I'd also suggest this as a good start for building good will between yourself and your tests: try it out on an existing bug in a function that isn't 5000 lines long. you got a bug, write a testcase for it. try to write a single test function that proves the bug. then set to fixing it. even if the component under test has 20 other functions in it, try to fix just the one function that's busted. It's such a great feeling when you prove a bug is fixed by seeing the green bar!

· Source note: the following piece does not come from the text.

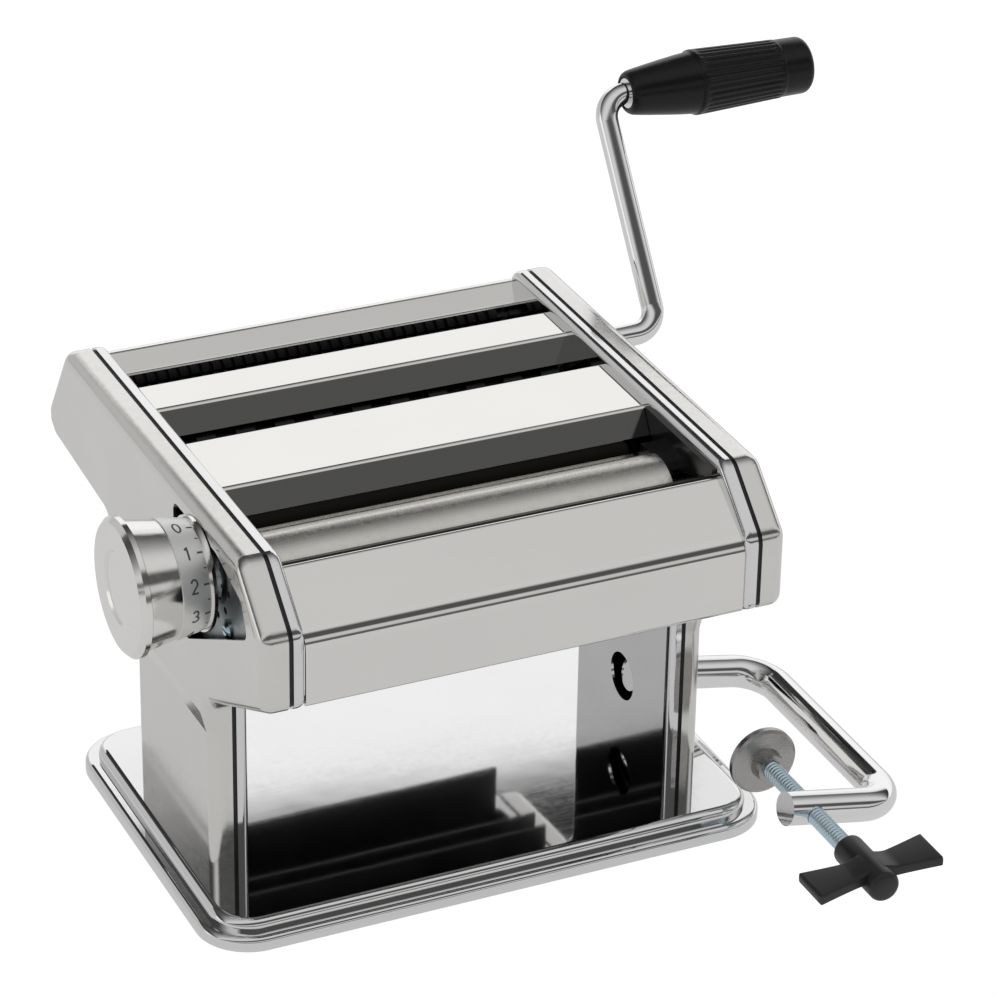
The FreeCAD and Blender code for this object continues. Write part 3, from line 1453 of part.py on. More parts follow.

# Posted By marc esher | 4/16/08 12:03 PM
@Marc, Great advice! I'd also suggest that if you do have a small green field project (especially libraries or other components you plan on reusing) it feels really good when you create a nice set of tests for them as it really provides that feeling of confidence. The other benefit with greenfield is you can get some of the benefits of TDD rather than just the benefits of unit testing.

Oh, and great preso at Boston from what I hear!
# Posted By Peter Bell | 4/16/08 12:14 PM
Thanks Pete. I totally agree on the green field aspect. My first CF unit test was written on a super tiny, single-component application. I had been writing junit tests for a while, but never for CF. We had this little problem to solve that we might have needed to present to IT in another division. and I knew they were all java dudes. So I wanted to be sure that if I sent them code to look at that it was all enterprisey, because I didn't want them busting my balls since we're a CF shop and you know how some (all?) java people look at CF. It was nice having that motivation.
# Posted By marc esher | 4/16/08 12:19 PM
I strongly recommend check out "Working Effectively with Legacy Code." I know it might seem odd to bring it up in a TDD post but Marc's comment reminded me of the book It really has a wealth of information that is applicable to new code to keep it from feeling like legacy code.